#### MATERIAL:
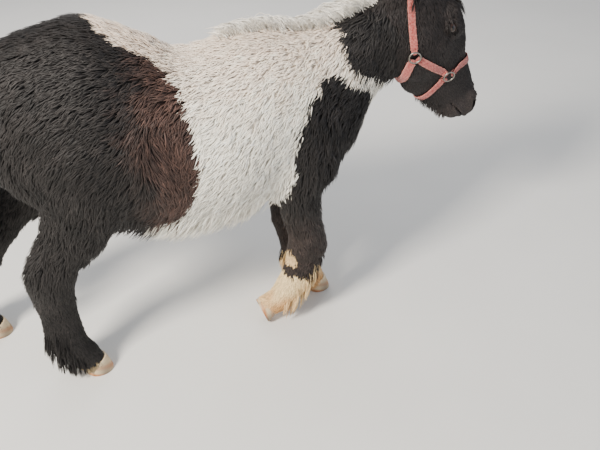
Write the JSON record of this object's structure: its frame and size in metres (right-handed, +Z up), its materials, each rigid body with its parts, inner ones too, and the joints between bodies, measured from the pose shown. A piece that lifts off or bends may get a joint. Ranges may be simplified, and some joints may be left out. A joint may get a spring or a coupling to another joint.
{
  "type": "shetland pony",
  "caption": "Life-size still model of a Shetland pony walking in its long winter coat, piebald with a pale mane, wearing a plain webbing halter.",
  "frame": {"origin": "on the floor, under the middle of the pony's box", "axes": "+X towards the pony's nose, +Y to the pony's left, +Z up"},
  "size_m": [1.5732, 0.4624, 1.0179],
  "materials": {
    "white_coat": "long soft winter coat, cream-white with dark patches",
    "black_coat": "long soft winter coat, warm brown-black",
    "hoof_horn": "pale ridged horn with mud at the sole",
    "eye": "wet and dark, with a wide pupil",
    "webbing": "faded coral-red woven webbing, frayed at its edges",
    "ring_metal": "plain worn steel"
  },
  "bodies": {
    "root": {"torso": "white_coat", "neck": "white_coat", "head": "black_coat", "eye_left": "eye", "eye_right": "eye", "ear_left": "black_coat", "ear_right": "black_coat", "hind_right_upper": "black_coat", "hind_right_lower": "black_coat", "hind_right_hoof": "hoof_horn", "hind_left_upper": "black_coat", "hind_left_lower": "black_coat", "hind_left_hoof": "hoof_horn", "fore_right_upper": "black_coat", "fore_right_lower": "black_coat", "fore_right_hoof": "hoof_horn", "fore_left_upper": "black_coat", "fore_left_lower": "black_coat", "fore_left_hoof": "hoof_horn", "tail": "black_coat", "halter_crown": "webbing", "halter_nose": "webbing", "halter_chin": "webbing", "halter_throat": "webbing", "halter_cheek_left": "webbing", "halter_ring_cheek_left": "ring_metal", "halter_ring_nose_left": "ring_metal", "halter_cheek_right": "webbing", "halter_ring_cheek_right": "ring_metal", "halter_ring_nose_right": "ring_metal", "halter_buckle": "ring_metal"}
  },
  "joints": []
}
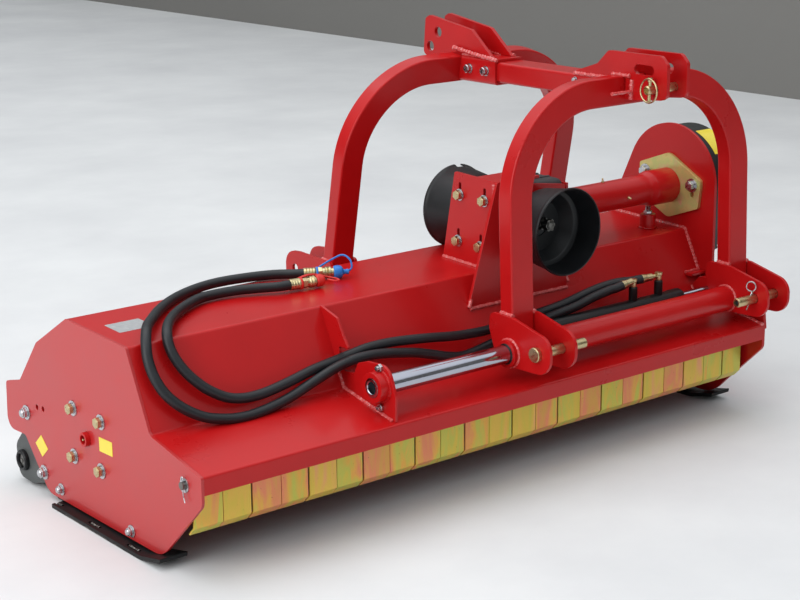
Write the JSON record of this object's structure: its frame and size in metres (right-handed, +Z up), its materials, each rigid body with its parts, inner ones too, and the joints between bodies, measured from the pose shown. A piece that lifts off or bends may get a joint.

#### WHAT IS NEEDED:
Copy all the entries verbatim.

#### ANSWER TO THIS EXERCISE:
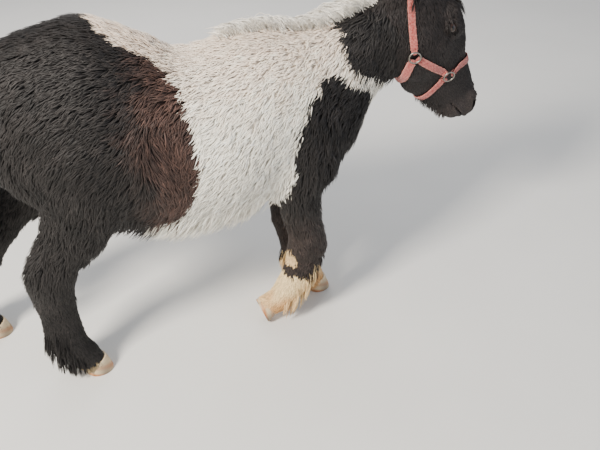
Write the JSON record of this object's structure: its frame and size in metres (right-handed, +Z up), its materials, each rigid body with its parts, inner ones too, and the joints between bodies, measured from the pose shown. A piece that lifts off or bends may get a joint. Ranges may be simplified, and some joints may be left out. A joint may get a spring or a coupling to another joint.
{
  "type": "shetland pony",
  "caption": "Life-size still model of a Shetland pony walking in its long winter coat, piebald with a pale mane, wearing a plain webbing halter.",
  "frame": {"origin": "on the floor, under the middle of the pony's box", "axes": "+X towards the pony's nose, +Y to the pony's left, +Z up"},
  "size_m": [1.5732, 0.4624, 1.0179],
  "materials": {
    "white_coat": "long soft winter coat, cream-white with dark patches",
    "black_coat": "long soft winter coat, warm brown-black",
    "hoof_horn": "pale ridged horn with mud at the sole",
    "eye": "wet and dark, with a wide pupil",
    "webbing": "faded coral-red woven webbing, frayed at its edges",
    "ring_metal": "plain worn steel"
  },
  "bodies": {
    "root": {"torso": "white_coat", "neck": "white_coat", "head": "black_coat", "eye_left": "eye", "eye_right": "eye", "ear_left": "black_coat", "ear_right": "black_coat", "hind_right_upper": "black_coat", "hind_right_lower": "black_coat", "hind_right_hoof": "hoof_horn", "hind_left_upper": "black_coat", "hind_left_lower": "black_coat", "hind_left_hoof": "hoof_horn", "fore_right_upper": "black_coat", "fore_right_lower": "black_coat", "fore_right_hoof": "hoof_horn", "fore_left_upper": "black_coat", "fore_left_lower": "black_coat", "fore_left_hoof": "hoof_horn", "tail": "black_coat", "halter_crown": "webbing", "halter_nose": "webbing", "halter_chin": "webbing", "halter_throat": "webbing", "halter_cheek_left": "webbing", "halter_ring_cheek_left": "ring_metal", "halter_ring_nose_left": "ring_metal", "halter_cheek_right": "webbing", "halter_ring_cheek_right": "ring_metal", "halter_ring_nose_right": "ring_metal", "halter_buckle": "ring_metal"}
  },
  "joints": []
}
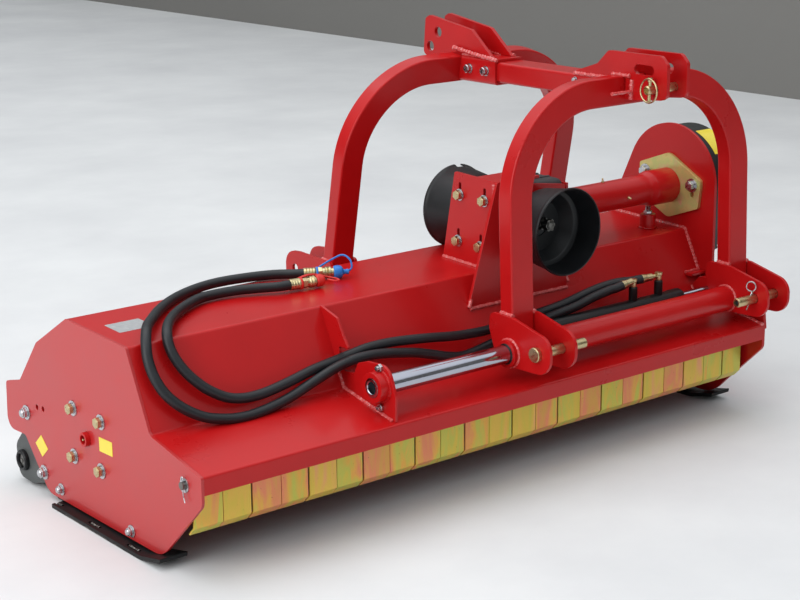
Write the JSON record of this object's structure: its frame and size in metres (right-handed, +Z up), its materials, each rigid body with its parts, inner ones too, and the joints between bodies, measured from the pose shown. A piece that lifts off or bends may get a joint.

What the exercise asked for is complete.